Пулэн держался того же мнения о революциях, как и орлеанистский журнал "Illustration Francaise", старые номера которого он получал от приятеля француза, красильщика на Арбате, и все рисунки которого были нам отлично знакомы. Долгое время революция представлялась мне не иначе как смертью, скачущей на коне, с красным флагом в одной руке, с косой в другой, чтобы косить людей. Так было нарисовано в "Illustration" Теперь я думаю, однако, что нелюбовь Пулэна ограничивалась лишь революцией 1848 года, так как один из его рассказов о революции 1789 года произвел на меня глубокое впечатление.
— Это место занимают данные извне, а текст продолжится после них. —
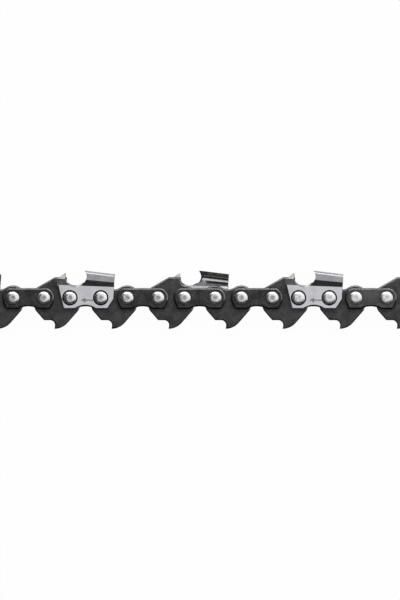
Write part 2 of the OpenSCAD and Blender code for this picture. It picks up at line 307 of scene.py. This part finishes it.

Княжеский титул употреблялся в нашем доме впопад и невпопад при всяком удобном случае. По всей вероятности, это раздражало Пулэна, потому что раз он принялся рассказывать нам то, что знал о великой революции. Я не могу теперь вспомнить всего, что он говорил, припоминаю только, что Пулэн рассказывал нам, как "граф Мирабо" и другие отказались от своих титулов и как Мирабо, чтобы выразить свое презрение к аристократическим претензиям, открыл мастерскую с вывеской "Портной Мирабо" (передаю историю как слышал ее от Пулэна). Долгое время после того я все думал, какое бы занятие я бы избрал, чтобы изобразить на вывеске "Таких-то дел мастер Кропоткин". Впоследствии мой русский учитель Н. П. Смирнов и общий демократические дух русской литературы понудили меня к тому же, и когда я начал писать повести что было на двенадцатом году, - я стал подписываться просто "П. Кропоткин". То же делал я и впоследствии, когда был и в военной службе, несмотря на замечания моих начальников.
В окрестностях Никольского было много имений помещиков.